Rows from an object dataset
● ● ● ●

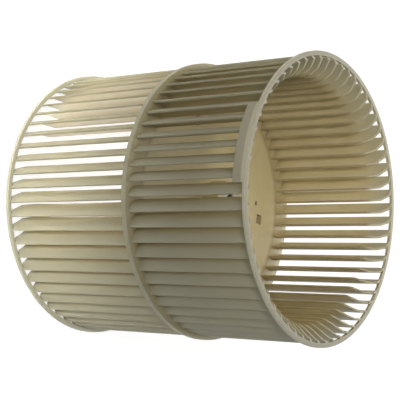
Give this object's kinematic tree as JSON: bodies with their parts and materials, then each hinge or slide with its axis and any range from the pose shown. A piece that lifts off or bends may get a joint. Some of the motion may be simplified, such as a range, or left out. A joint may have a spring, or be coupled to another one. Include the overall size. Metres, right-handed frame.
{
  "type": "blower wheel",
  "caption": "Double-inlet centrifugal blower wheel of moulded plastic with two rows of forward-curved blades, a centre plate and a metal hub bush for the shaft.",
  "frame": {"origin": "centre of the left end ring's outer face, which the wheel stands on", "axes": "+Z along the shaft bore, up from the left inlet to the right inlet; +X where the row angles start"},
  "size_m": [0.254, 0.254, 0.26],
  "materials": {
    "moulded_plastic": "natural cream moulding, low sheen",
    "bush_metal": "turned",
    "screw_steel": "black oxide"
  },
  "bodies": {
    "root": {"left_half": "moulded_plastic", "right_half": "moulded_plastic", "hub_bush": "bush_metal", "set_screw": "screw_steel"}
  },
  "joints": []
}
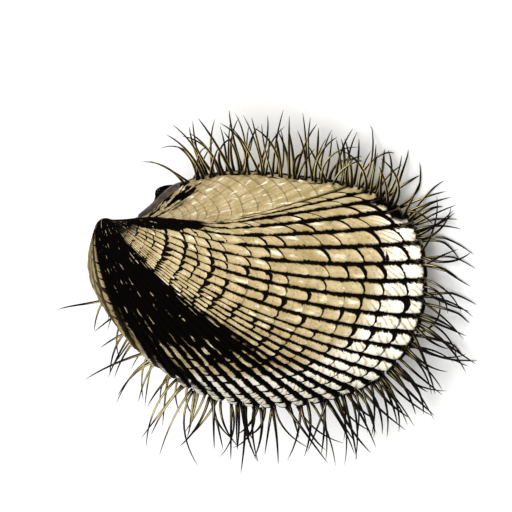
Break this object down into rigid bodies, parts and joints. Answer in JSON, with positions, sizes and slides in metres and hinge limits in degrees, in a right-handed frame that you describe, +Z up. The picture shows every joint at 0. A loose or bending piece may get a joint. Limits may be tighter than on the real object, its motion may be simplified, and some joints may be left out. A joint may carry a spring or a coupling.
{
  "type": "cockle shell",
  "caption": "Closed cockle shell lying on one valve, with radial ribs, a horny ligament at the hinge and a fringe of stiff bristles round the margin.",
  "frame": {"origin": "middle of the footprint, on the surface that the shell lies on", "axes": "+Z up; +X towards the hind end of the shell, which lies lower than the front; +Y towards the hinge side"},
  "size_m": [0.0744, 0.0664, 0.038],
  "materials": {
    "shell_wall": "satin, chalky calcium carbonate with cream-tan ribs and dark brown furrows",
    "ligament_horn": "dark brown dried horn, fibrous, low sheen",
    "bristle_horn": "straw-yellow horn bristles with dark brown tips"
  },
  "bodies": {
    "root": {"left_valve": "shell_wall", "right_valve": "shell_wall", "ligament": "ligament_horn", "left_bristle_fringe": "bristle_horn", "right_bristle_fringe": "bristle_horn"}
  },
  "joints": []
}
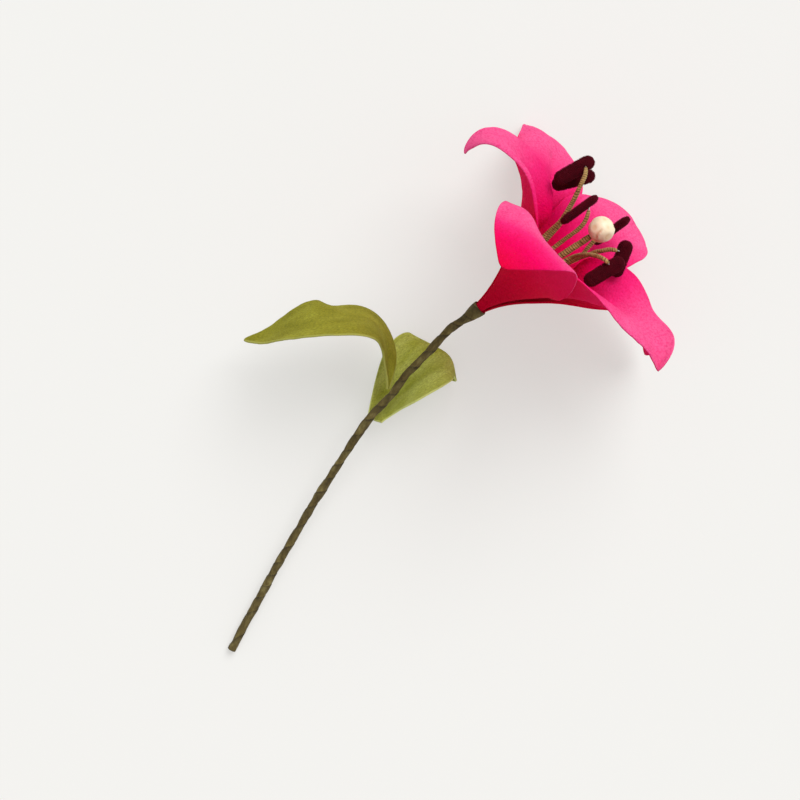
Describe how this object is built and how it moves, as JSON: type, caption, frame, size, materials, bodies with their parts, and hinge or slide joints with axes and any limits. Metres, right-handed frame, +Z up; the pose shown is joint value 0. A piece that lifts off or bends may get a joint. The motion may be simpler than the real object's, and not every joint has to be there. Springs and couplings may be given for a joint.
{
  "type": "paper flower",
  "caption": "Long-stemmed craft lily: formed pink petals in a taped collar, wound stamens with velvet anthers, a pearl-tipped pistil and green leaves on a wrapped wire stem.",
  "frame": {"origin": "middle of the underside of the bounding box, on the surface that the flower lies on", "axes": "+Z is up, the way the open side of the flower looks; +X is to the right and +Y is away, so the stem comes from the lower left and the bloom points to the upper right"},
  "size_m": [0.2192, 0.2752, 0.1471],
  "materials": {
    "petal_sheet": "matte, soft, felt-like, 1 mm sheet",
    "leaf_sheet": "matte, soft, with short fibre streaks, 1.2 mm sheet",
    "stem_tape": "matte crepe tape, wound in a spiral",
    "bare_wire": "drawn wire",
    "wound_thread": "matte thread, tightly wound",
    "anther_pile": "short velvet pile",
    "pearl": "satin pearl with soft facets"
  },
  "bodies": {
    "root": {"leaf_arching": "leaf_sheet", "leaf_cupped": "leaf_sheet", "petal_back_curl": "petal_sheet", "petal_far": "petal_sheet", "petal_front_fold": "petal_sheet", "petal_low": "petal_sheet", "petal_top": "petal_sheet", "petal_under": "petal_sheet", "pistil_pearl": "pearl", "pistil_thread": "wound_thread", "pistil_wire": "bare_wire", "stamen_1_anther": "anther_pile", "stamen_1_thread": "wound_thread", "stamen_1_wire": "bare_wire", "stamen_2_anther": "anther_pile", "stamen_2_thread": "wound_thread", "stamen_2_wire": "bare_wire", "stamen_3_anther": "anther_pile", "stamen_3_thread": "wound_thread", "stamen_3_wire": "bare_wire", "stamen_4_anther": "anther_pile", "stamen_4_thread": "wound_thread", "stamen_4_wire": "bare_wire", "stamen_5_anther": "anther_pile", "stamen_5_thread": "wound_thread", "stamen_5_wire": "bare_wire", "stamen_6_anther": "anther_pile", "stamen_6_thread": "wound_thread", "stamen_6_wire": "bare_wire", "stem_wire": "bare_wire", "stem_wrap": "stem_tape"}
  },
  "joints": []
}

● ● ● ●

What you are asked to do: Send back all of the entries exactly, with nothing missing.

Response below:
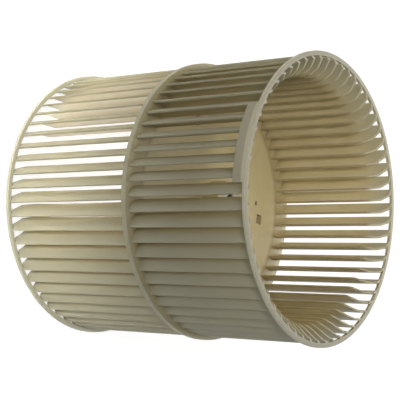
Give this object's kinematic tree as JSON: bodies with their parts and materials, then each hinge or slide with its axis and any range from the pose shown. A piece that lifts off or bends may get a joint. Some of the motion may be simplified, such as a range, or left out. A joint may have a spring, or be coupled to another one. Include the overall size. Metres, right-handed frame.
{
  "type": "blower wheel",
  "caption": "Double-inlet centrifugal blower wheel of moulded plastic with two rows of forward-curved blades, a centre plate and a metal hub bush for the shaft.",
  "frame": {"origin": "centre of the left end ring's outer face, which the wheel stands on", "axes": "+Z along the shaft bore, up from the left inlet to the right inlet; +X where the row angles start"},
  "size_m": [0.254, 0.254, 0.26],
  "materials": {
    "moulded_plastic": "natural cream moulding, low sheen",
    "bush_metal": "turned",
    "screw_steel": "black oxide"
  },
  "bodies": {
    "root": {"left_half": "moulded_plastic", "right_half": "moulded_plastic", "hub_bush": "bush_metal", "set_screw": "screw_steel"}
  },
  "joints": []
}
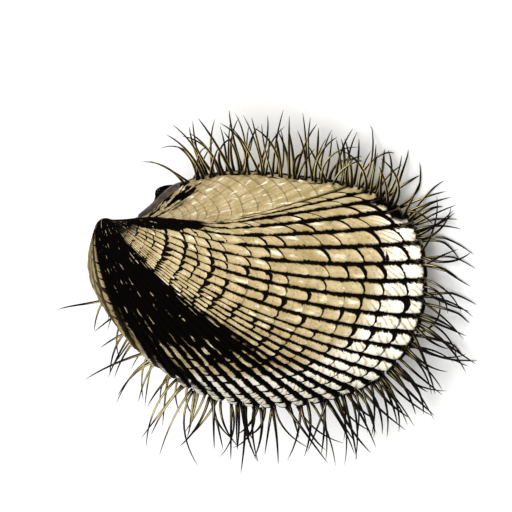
Break this object down into rigid bodies, parts and joints. Answer in JSON, with positions, sizes and slides in metres and hinge limits in degrees, in a right-handed frame that you describe, +Z up. The picture shows every joint at 0. A loose or bending piece may get a joint. Limits may be tighter than on the real object, its motion may be simplified, and some joints may be left out. A joint may carry a spring or a coupling.
{
  "type": "cockle shell",
  "caption": "Closed cockle shell lying on one valve, with radial ribs, a horny ligament at the hinge and a fringe of stiff bristles round the margin.",
  "frame": {"origin": "middle of the footprint, on the surface that the shell lies on", "axes": "+Z up; +X towards the hind end of the shell, which lies lower than the front; +Y towards the hinge side"},
  "size_m": [0.0744, 0.0664, 0.038],
  "materials": {
    "shell_wall": "satin, chalky calcium carbonate with cream-tan ribs and dark brown furrows",
    "ligament_horn": "dark brown dried horn, fibrous, low sheen",
    "bristle_horn": "straw-yellow horn bristles with dark brown tips"
  },
  "bodies": {
    "root": {"left_valve": "shell_wall", "right_valve": "shell_wall", "ligament": "ligament_horn", "left_bristle_fringe": "bristle_horn", "right_bristle_fringe": "bristle_horn"}
  },
  "joints": []
}
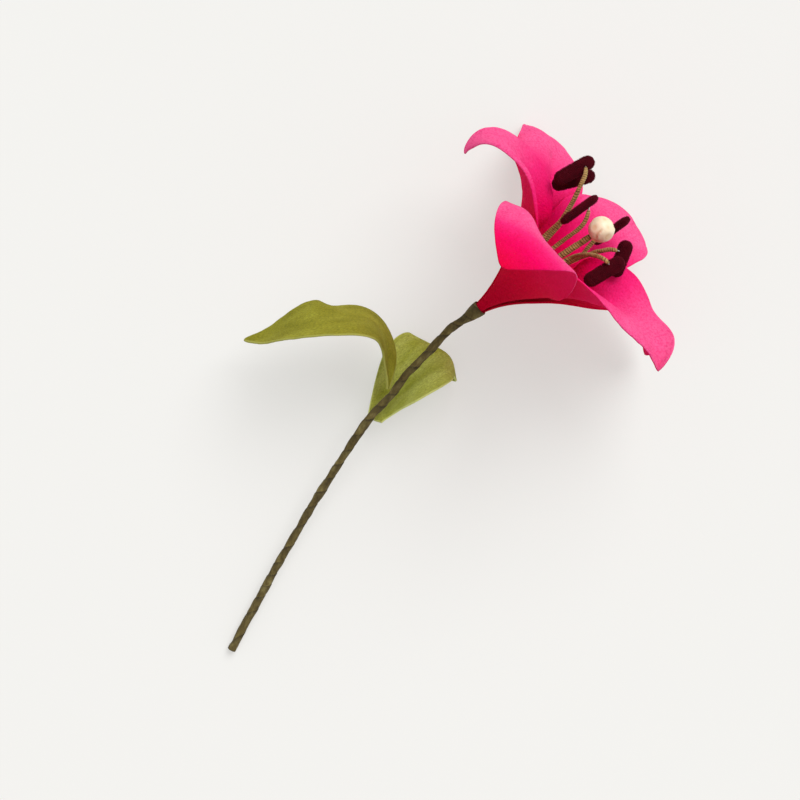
Describe how this object is built and how it moves, as JSON: type, caption, frame, size, materials, bodies with their parts, and hinge or slide joints with axes and any limits. Metres, right-handed frame, +Z up; the pose shown is joint value 0. A piece that lifts off or bends may get a joint. The motion may be simpler than the real object's, and not every joint has to be there. Springs and couplings may be given for a joint.
{
  "type": "paper flower",
  "caption": "Long-stemmed craft lily: formed pink petals in a taped collar, wound stamens with velvet anthers, a pearl-tipped pistil and green leaves on a wrapped wire stem.",
  "frame": {"origin": "middle of the underside of the bounding box, on the surface that the flower lies on", "axes": "+Z is up, the way the open side of the flower looks; +X is to the right and +Y is away, so the stem comes from the lower left and the bloom points to the upper right"},
  "size_m": [0.2192, 0.2752, 0.1471],
  "materials": {
    "petal_sheet": "matte, soft, felt-like, 1 mm sheet",
    "leaf_sheet": "matte, soft, with short fibre streaks, 1.2 mm sheet",
    "stem_tape": "matte crepe tape, wound in a spiral",
    "bare_wire": "drawn wire",
    "wound_thread": "matte thread, tightly wound",
    "anther_pile": "short velvet pile",
    "pearl": "satin pearl with soft facets"
  },
  "bodies": {
    "root": {"leaf_arching": "leaf_sheet", "leaf_cupped": "leaf_sheet", "petal_back_curl": "petal_sheet", "petal_far": "petal_sheet", "petal_front_fold": "petal_sheet", "petal_low": "petal_sheet", "petal_top": "petal_sheet", "petal_under": "petal_sheet", "pistil_pearl": "pearl", "pistil_thread": "wound_thread", "pistil_wire": "bare_wire", "stamen_1_anther": "anther_pile", "stamen_1_thread": "wound_thread", "stamen_1_wire": "bare_wire", "stamen_2_anther": "anther_pile", "stamen_2_thread": "wound_thread", "stamen_2_wire": "bare_wire", "stamen_3_anther": "anther_pile", "stamen_3_thread": "wound_thread", "stamen_3_wire": "bare_wire", "stamen_4_anther": "anther_pile", "stamen_4_thread": "wound_thread", "stamen_4_wire": "bare_wire", "stamen_5_anther": "anther_pile", "stamen_5_thread": "wound_thread", "stamen_5_wire": "bare_wire", "stamen_6_anther": "anther_pile", "stamen_6_thread": "wound_thread", "stamen_6_wire": "bare_wire", "stem_wire": "bare_wire", "stem_wrap": "stem_tape"}
  },
  "joints": []
}